#### INFORMATION SUPPLIED

_ _ _ _ _ _ _

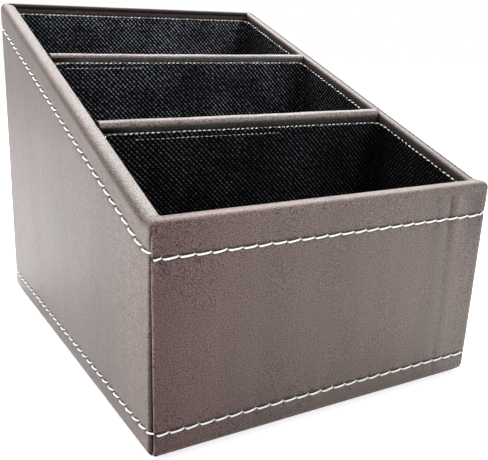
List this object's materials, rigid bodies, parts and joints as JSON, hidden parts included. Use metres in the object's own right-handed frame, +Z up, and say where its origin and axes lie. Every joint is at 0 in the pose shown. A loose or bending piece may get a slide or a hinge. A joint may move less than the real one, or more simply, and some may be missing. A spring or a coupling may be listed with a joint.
{
  "type": "desk organizer box",
  "caption": "Sloped-top desk organizer box with three open pockets, leather-wrapped boards, dividers and contrast stitching.",
  "frame": {"origin": "middle of the footprint, on the surface that the box stands on", "axes": "+Z up, front wall towards -Y, back wall towards +Y, +X to the right seen from the front"},
  "size_m": [0.1228, 0.1498, 0.124],
  "materials": {
    "leather": "satin",
    "cloth": "matte",
    "board": "matte",
    "thread": "matte",
    "felt": "matte"
  },
  "bodies": {
    "root": {"front_board": "board", "back_board": "board", "left_board": "board", "right_board": "board", "base_board": "board", "front_divider_board": "board", "rear_divider_board": "board", "outer_cover": "leather", "front_divider_cover": "leather", "rear_divider_cover": "leather", "front_pocket_lining": "cloth", "middle_pocket_lining": "cloth", "rear_pocket_lining": "cloth", "front_pocket_floor": "cloth", "middle_pocket_floor": "cloth", "rear_pocket_floor": "cloth", "upper_stitching": "thread", "lower_stitching": "thread", "base_felt": "felt"}
  },
  "joints": []
}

_ _ _ _ _ _ _

#### DIRECTIONS FOR THIS TASK
Please restate the whole listing word for word.

#### EXERCISE ANSWER
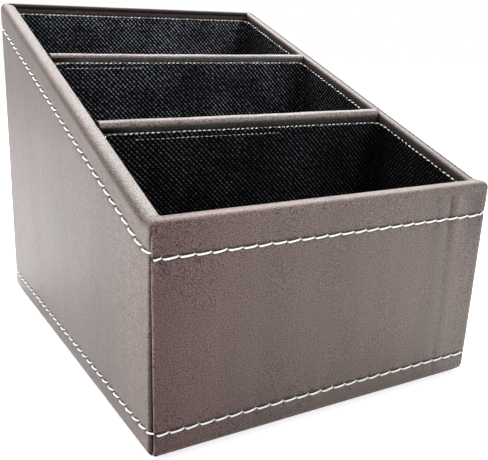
List this object's materials, rigid bodies, parts and joints as JSON, hidden parts included. Use metres in the object's own right-handed frame, +Z up, and say where its origin and axes lie. Every joint is at 0 in the pose shown. A loose or bending piece may get a slide or a hinge. A joint may move less than the real one, or more simply, and some may be missing. A spring or a coupling may be listed with a joint.
{
  "type": "desk organizer box",
  "caption": "Sloped-top desk organizer box with three open pockets, leather-wrapped boards, dividers and contrast stitching.",
  "frame": {"origin": "middle of the footprint, on the surface that the box stands on", "axes": "+Z up, front wall towards -Y, back wall towards +Y, +X to the right seen from the front"},
  "size_m": [0.1228, 0.1498, 0.124],
  "materials": {
    "leather": "satin",
    "cloth": "matte",
    "board": "matte",
    "thread": "matte",
    "felt": "matte"
  },
  "bodies": {
    "root": {"front_board": "board", "back_board": "board", "left_board": "board", "right_board": "board", "base_board": "board", "front_divider_board": "board", "rear_divider_board": "board", "outer_cover": "leather", "front_divider_cover": "leather", "rear_divider_cover": "leather", "front_pocket_lining": "cloth", "middle_pocket_lining": "cloth", "rear_pocket_lining": "cloth", "front_pocket_floor": "cloth", "middle_pocket_floor": "cloth", "rear_pocket_floor": "cloth", "upper_stitching": "thread", "lower_stitching": "thread", "base_felt": "felt"}
  },
  "joints": []
}